Hascup Lab, SIUC collaboration to explore new path for Alzheimer’s therapy
A collaboration between neuroscience and engineering will explore a novel approach in reducing formation of plaques commonly found in those with Alzheimer’s.
Kevin Hascup, PhD, of the Smith Alzheimer’s Center at SIU Medicine, and Chilman Bae, PhD, of Southern Illinois University Carbondale were awarded an SIU System Collaborative Grant to investigate how a cellular pathway called Piezo channels could be key in helping unlock better treatments for Alzheimer’s disease and related dementias.
Piezo channels are located throughout the body and are like gates in our cells that open up when we feel touch, hear sounds, move our body, and more. When these gates open, positive ions go in and change the cell’s response to their surroundings.
Recent research indicates Piezo1 channels on specific brain cells can sense the presence of amyloid-beta plaques, engulf the plaque and try to degrade it, suggesting a possible pathway to deter Alzheimer’s progression.

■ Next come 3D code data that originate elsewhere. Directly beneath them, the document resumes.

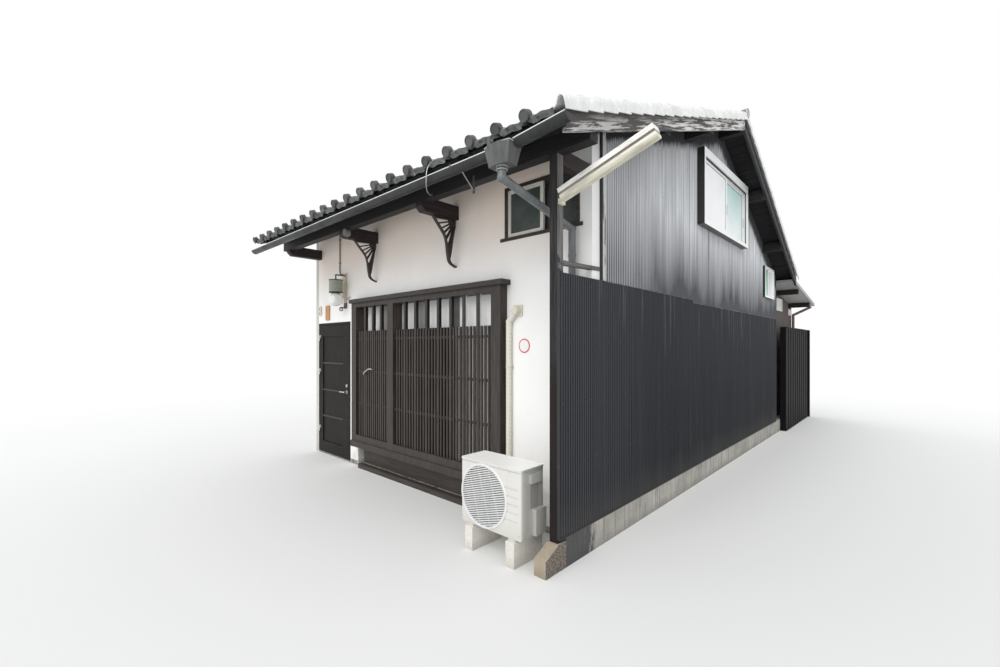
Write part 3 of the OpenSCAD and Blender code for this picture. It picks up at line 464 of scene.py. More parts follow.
def plaster(name, colour, foot, foot_height, runs, eave):
    """Rolled plaster with a splashed foot, faint runs and another tint under the eave."""
    mat, tree = material(name, colour, 0.88)
    under_eave = times(tree, span(tree, "Z", 2.3, 3.0), span(tree, "X", -0.17, -0.12, 1.0, 0.0))
    tint = mix(tree, under_eave, colour, eave)
    tint = blotch(tree, tint, darker(colour, 0.85), noise(tree, 1.6, 5), 0.35, 0.75, 0.4)
    streaks = noise(tree, 1.5, 5, 0.6, (9, 9, 0.5))
    tint = blotch(tree, tint, foot, streaks, 0.55, 0.85, runs)
    splash = maths(tree, "ADD", span(tree, "Z", 0.0, foot_height, 1.0, 0.0),
                   swing(tree, noise(tree, 7, 6), -0.5, 0.3))
    tint = blotch(tree, tint, foot, splash, 0.25, 1.1)
    return finished(mat, tint, noise(tree, 90, 3), 0.25, 0.003)


white_plaster = plaster("white_plaster", (0.94, 0.935, 0.92), (0.66, 0.63, 0.59), 0.4, 0.12,
                        (0.995, 0.855, 0.738))
dress(white_plaster, "front_wall_pier", "front_wall_right", "front_wall_over_door",
      "front_wall_upper")
grey_plaster = plaster("grey_plaster", (0.60, 0.58, 0.54), (0.42, 0.40, 0.37), 0.6, 0.5,
                       (0.56, 0.54, 0.50))
dress(grey_plaster, "side_wall", "party_wall", "rear_wall")
print("plaster on 7 walls")

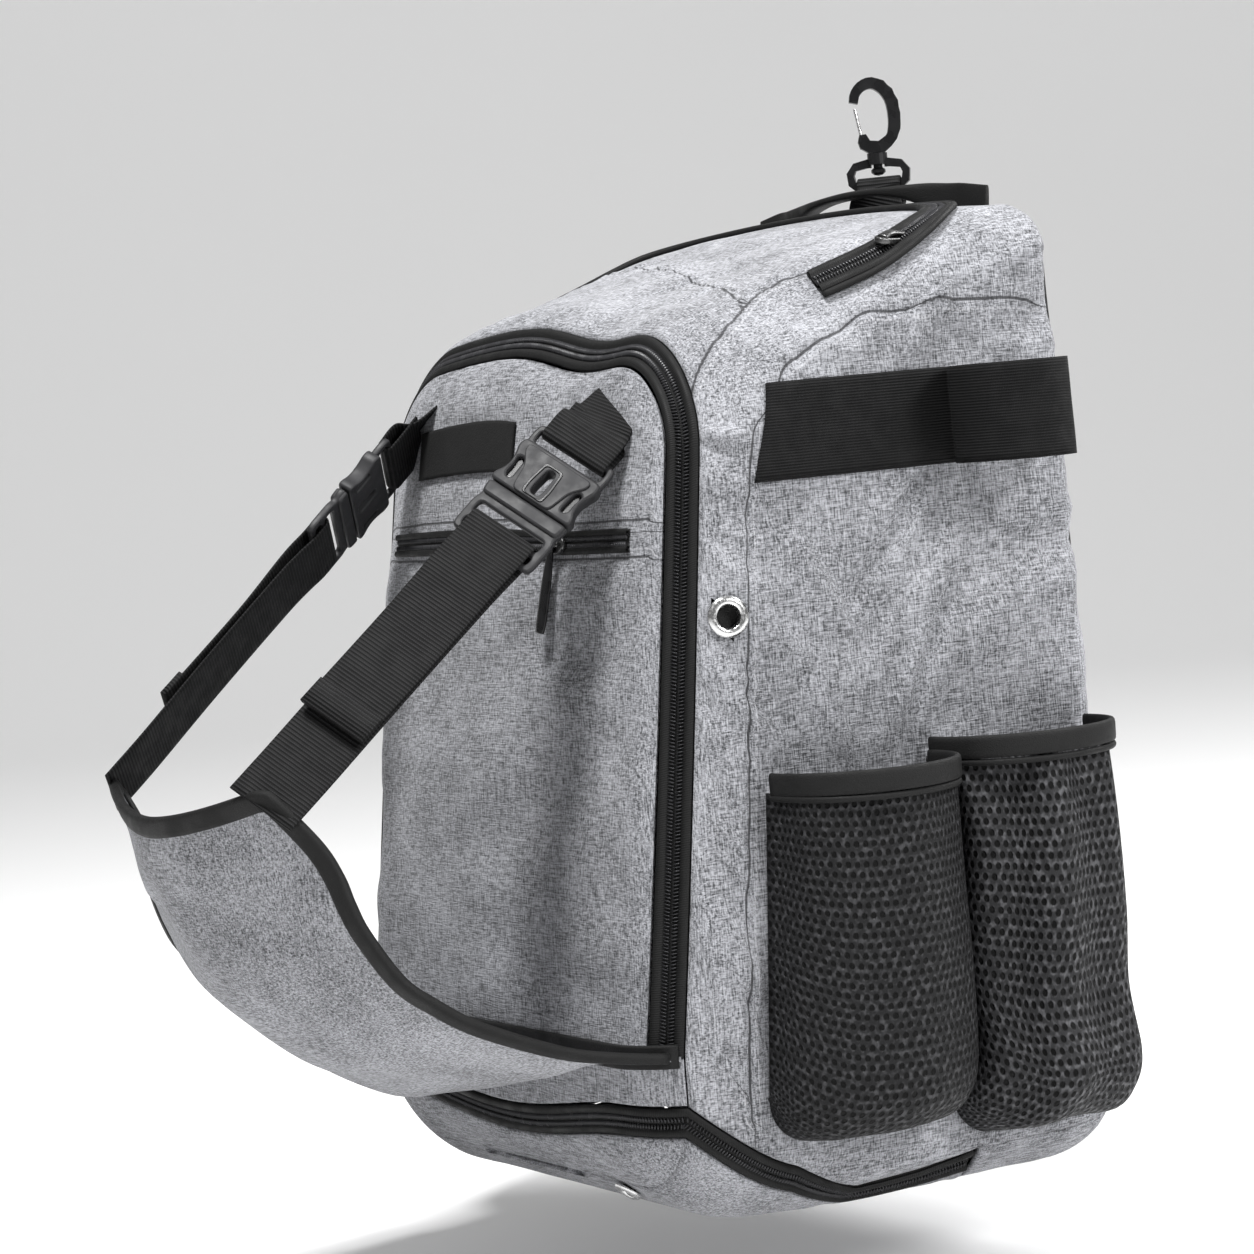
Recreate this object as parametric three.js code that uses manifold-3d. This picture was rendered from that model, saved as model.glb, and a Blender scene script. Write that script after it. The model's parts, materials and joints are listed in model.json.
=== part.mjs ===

This study will focus on modulation of Piezo channels through an amino acid called D-methionine (D-met) and the immunological response.
The project builds on a previous collaboration between Dr. Bae and SIU Medicine, where he and Kathleen Campbell, PhD, explored the relationship between Piezo channels, D-met, and its protective effects against noise-induced hearing loss.
“The diverse expertise and wealth of collaborative opportunities within the SIU system provides moments like these where we can chart new territory alongside someone like Dr. Bae,” said Hascup. “Finding avenues for improved Alzheimer’s treatments is a constant mission of the Smith Alzheimer’s Center and we look forward to investigating this hidden potential.”
Very little is known about this method to remove amyloid plaques, and these data and findings could help set the foundation for future research, Hascup said. Treatment options are limited for Alzheimer’s disease and effectiveness has been marginal so far. Reducing amyloid-beta plaques has been a key component of recently approved Alzheimer’s treatments and been an area of concentration for research.
This ambitious project unites the Hascup Lab, which studies Alzheimer’s at SIU School of Medicine, and Dr. Bae, a research scientist and assistant professor in the Department of Electrical and Computer Engineering at SIU Carbondale. The SIU System Collaborative Grant program promotes new biomedical research collaborations and fosters receipt of extramural funding for research projects between faculty at SIU campuses.